Everyday, on our way to work, in our homes, on our radios, and on our TV’s we are constantly being bombarded with adverts of all the things we must have. With the latest and greatest in technology, we can’t escape these ads, they are even left as text messages on our cell phones.
If that wasn’t enough, we are then bombarded with ads for zero interest credit cards, credit lines, how to get easy credit. We have graduated into a society of “things”. If you think back to the last generation, people owned their cars for at least 6 or 7 years, and they usually had one. They bought a TV every ten years and there wasn’t much in the way of “easy credit”. You pretty well had to do back flips at a bank, trying to convince them how good you were. My mother used to relate it to a “audition” when trying to convince a bank, you needed a car loan.
I am not saying we have to go backwards, but I really do think we have to make enough money to justify some of our purchases. With some of the “easy credit” that you can get now, right in the stores, it is hard to refuse. They don’t seem to consider your income, or your expenses when purchasing items with store credit, they usually just ask for your license number and go from there. Everything is labeled with a “monthly payment amount” to sound cheap and affordable. Meanwhile, the payments can go on for years or end up on the “never never plan” as my Dad called those types of minimum payment loans. The TV could be long gone before you are finished paying for it.!

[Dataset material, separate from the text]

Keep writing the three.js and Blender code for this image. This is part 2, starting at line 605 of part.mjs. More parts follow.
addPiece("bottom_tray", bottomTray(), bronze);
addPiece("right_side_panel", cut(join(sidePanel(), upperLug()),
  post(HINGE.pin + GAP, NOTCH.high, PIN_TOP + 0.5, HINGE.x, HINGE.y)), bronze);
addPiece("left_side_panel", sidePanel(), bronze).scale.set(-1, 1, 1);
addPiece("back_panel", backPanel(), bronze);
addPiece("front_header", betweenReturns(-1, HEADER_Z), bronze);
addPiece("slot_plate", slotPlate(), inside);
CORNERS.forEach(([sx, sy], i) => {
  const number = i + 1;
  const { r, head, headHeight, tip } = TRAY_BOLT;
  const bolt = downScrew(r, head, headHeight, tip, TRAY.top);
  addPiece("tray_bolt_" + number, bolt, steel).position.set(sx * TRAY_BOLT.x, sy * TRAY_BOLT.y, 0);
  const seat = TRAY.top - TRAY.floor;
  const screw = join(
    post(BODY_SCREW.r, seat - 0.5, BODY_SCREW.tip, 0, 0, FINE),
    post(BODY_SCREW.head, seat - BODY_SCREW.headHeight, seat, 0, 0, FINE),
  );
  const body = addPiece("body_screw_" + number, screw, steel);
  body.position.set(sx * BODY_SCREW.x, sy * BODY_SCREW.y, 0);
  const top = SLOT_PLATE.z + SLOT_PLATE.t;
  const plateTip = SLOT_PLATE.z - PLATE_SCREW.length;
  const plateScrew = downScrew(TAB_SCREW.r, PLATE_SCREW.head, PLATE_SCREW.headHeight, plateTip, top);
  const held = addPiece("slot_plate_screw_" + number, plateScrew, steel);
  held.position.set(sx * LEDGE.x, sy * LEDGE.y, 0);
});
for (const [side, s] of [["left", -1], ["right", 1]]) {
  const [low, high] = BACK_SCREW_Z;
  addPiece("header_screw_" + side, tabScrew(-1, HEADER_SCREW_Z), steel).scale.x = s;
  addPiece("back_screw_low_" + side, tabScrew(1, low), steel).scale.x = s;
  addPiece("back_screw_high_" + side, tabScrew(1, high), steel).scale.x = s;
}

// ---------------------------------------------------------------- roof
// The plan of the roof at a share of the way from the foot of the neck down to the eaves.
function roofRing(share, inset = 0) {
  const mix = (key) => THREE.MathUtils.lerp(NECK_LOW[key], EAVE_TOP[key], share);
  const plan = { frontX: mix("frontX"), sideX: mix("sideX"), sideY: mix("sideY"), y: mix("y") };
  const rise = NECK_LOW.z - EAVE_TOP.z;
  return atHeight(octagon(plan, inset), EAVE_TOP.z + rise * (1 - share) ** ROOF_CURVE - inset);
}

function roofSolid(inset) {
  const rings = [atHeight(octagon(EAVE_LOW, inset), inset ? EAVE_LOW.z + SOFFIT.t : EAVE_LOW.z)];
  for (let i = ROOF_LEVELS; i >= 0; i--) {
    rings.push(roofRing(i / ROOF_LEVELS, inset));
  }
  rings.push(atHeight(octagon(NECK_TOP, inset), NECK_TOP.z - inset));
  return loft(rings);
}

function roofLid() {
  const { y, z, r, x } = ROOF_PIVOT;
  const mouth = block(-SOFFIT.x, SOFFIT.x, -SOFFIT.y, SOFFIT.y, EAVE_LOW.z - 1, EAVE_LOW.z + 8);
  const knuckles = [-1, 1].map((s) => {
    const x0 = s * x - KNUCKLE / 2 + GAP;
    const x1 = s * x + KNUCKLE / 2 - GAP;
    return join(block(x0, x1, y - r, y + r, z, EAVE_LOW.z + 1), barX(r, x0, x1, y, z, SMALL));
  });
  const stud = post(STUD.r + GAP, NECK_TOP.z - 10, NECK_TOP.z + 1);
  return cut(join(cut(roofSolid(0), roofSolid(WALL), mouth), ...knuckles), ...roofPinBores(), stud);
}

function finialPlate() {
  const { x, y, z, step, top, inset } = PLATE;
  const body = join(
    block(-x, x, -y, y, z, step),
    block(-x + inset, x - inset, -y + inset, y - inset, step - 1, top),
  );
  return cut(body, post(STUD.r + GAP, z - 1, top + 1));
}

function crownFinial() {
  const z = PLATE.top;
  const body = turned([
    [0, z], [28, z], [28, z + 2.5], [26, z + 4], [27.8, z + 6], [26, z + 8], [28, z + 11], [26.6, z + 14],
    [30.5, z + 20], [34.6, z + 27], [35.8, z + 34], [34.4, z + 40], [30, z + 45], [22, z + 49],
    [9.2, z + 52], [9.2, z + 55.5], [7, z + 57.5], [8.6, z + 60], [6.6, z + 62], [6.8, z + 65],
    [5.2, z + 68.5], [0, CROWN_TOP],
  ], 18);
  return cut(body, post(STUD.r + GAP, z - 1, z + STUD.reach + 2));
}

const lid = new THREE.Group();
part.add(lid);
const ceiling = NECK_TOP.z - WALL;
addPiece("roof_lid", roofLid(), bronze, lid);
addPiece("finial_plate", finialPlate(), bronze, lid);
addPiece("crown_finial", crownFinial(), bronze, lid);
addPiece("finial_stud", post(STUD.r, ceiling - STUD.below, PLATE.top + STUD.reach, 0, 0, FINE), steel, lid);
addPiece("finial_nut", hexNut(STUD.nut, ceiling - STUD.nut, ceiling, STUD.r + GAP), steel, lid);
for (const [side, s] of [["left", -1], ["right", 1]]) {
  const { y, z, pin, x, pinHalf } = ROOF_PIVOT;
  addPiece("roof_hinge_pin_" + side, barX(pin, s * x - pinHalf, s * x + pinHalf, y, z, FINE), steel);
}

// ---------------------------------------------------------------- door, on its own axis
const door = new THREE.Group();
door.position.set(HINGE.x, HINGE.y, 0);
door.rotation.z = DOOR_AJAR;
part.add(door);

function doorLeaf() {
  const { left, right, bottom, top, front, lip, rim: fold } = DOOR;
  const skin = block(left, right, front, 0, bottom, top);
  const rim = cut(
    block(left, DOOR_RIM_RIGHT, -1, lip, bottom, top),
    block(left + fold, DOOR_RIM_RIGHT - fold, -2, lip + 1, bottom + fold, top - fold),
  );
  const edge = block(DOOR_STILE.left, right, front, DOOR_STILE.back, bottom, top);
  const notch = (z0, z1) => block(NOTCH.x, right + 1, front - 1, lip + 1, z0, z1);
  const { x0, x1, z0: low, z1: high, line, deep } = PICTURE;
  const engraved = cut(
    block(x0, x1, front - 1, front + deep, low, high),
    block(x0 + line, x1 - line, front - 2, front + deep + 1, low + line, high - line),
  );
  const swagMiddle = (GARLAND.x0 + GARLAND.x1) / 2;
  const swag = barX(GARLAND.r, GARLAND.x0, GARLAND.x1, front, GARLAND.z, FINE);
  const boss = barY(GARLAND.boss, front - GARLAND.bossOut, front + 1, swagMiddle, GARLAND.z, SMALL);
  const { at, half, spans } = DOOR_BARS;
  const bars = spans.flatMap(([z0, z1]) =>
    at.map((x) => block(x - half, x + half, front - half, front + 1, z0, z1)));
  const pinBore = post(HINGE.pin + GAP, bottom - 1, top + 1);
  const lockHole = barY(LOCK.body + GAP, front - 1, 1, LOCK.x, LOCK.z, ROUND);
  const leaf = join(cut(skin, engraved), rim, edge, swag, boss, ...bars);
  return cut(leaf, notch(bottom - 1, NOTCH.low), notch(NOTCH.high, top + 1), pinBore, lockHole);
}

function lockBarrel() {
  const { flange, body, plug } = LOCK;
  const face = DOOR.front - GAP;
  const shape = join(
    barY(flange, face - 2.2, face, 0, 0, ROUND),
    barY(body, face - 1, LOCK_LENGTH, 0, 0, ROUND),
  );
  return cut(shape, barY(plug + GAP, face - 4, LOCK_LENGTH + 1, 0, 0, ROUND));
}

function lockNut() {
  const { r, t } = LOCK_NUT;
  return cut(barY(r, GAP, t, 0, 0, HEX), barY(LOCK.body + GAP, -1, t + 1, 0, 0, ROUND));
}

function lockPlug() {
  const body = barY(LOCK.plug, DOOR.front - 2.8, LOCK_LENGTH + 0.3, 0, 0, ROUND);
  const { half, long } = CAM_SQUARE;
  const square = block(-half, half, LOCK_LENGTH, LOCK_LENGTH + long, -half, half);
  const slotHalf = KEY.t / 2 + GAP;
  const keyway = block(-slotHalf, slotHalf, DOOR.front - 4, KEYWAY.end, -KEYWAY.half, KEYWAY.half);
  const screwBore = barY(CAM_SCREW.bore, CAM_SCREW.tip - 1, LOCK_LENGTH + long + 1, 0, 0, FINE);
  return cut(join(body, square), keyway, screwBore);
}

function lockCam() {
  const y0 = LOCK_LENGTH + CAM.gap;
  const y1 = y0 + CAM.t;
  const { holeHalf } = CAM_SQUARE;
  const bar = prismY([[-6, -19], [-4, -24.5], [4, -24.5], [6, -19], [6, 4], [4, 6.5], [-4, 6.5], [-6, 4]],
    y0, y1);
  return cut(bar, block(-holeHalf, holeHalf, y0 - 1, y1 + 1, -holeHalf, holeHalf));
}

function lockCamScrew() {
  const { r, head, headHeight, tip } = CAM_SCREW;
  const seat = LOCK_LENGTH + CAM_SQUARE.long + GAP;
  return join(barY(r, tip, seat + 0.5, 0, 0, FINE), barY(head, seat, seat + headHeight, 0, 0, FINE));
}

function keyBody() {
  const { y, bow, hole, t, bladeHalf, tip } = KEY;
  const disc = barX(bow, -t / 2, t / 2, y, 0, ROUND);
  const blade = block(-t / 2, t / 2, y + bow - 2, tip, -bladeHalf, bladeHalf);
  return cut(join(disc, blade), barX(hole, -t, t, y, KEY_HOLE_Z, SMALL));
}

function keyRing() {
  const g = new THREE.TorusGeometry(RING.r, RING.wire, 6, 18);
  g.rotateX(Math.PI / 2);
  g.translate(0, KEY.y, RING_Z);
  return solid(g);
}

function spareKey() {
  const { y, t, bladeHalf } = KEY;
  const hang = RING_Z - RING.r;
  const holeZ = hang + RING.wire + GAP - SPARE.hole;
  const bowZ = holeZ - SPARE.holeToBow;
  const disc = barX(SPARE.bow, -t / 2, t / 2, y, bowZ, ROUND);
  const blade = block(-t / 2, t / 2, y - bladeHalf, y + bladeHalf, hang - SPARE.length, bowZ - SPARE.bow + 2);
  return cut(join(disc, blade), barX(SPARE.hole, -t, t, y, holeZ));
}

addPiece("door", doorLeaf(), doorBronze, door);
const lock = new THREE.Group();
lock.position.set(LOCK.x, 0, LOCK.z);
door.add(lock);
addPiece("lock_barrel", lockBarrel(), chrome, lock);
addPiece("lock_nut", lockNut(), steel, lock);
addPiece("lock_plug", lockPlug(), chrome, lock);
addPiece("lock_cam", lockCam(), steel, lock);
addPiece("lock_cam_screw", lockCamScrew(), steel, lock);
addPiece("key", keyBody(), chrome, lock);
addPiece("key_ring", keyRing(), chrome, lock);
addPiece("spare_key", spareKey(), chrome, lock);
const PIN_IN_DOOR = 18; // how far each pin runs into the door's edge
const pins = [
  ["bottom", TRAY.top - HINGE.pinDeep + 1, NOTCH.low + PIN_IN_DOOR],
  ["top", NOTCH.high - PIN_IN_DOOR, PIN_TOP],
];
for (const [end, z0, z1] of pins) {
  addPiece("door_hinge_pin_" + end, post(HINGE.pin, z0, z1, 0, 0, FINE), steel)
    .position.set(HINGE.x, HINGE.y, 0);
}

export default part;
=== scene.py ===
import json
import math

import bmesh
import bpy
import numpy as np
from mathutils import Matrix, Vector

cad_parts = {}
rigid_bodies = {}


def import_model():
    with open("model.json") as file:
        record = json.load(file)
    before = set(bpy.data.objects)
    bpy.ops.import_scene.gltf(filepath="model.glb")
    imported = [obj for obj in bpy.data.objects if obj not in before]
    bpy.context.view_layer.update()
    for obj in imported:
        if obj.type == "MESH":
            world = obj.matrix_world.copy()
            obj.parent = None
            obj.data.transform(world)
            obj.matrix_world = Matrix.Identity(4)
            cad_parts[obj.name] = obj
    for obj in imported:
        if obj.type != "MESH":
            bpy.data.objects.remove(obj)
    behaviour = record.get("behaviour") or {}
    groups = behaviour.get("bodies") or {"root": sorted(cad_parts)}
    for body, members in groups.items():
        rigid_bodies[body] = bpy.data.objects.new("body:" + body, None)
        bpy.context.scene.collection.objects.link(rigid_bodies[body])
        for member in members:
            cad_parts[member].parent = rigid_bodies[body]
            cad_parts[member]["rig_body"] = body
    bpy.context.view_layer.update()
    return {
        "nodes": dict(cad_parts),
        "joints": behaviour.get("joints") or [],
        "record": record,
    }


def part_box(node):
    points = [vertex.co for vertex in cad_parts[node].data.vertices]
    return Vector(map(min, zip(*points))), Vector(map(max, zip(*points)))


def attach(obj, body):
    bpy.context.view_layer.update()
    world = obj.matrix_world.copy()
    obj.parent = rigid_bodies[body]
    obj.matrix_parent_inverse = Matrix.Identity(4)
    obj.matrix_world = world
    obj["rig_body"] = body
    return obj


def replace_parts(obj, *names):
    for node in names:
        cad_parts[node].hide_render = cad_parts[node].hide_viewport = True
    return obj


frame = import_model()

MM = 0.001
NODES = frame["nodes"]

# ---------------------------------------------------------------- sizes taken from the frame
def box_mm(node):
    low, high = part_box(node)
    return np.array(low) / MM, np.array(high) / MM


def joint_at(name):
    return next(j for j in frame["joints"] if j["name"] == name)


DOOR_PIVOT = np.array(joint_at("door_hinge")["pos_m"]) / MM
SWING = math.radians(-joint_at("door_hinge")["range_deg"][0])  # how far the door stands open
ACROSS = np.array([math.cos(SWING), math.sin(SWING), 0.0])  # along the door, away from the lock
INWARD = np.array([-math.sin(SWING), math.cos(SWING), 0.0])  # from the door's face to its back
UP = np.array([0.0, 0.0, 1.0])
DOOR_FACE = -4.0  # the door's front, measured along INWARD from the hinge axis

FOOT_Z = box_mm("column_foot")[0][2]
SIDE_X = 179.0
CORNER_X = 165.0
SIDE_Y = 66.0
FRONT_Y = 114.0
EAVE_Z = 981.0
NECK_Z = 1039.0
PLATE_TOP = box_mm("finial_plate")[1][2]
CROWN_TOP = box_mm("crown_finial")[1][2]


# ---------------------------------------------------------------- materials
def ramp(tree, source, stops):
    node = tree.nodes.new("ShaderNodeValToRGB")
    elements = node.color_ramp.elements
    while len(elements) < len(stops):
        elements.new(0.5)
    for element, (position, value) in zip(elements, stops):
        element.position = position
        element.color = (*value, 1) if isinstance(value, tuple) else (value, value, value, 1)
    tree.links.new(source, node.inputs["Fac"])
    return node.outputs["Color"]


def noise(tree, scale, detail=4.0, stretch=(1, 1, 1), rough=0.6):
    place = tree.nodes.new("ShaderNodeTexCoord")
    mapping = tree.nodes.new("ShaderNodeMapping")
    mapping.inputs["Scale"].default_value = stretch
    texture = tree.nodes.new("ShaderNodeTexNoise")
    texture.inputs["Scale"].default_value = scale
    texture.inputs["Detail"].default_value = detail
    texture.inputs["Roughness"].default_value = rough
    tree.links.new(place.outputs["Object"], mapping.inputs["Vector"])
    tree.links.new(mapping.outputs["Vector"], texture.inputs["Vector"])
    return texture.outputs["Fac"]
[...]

You can easily get yourself in trouble with credit, its readily available, and society seems to accept that it is normal to have credit card debt. This has actually triggered another booming business, and that is books, CD, DVD’s, and TV shows on how to get out of debt.
We are now having to work longer hours, or even second jobs to be able to pay for this extra credit, that only a generation ago, we would not have got. No longer are we looking at our income as a tape measure for how much debt we can allow ourselves, and some people are just walking away from it, as bankruptcy is at an all time high.
For society to survive and understand all of this, finance and money skills should be taught in school. Our kids should be taught how to save for the items they really want, and that easy credit, is not always easy. The first turn in the economy and all of society will feel the pinch from their creditors.. As a society, we have to find balance in our lives. If that means going without some of those “must haves” then maybe that should be the way it is.
Society has got used to this idea, that we should have everything we want right now, and we are paying the price for it now AND later.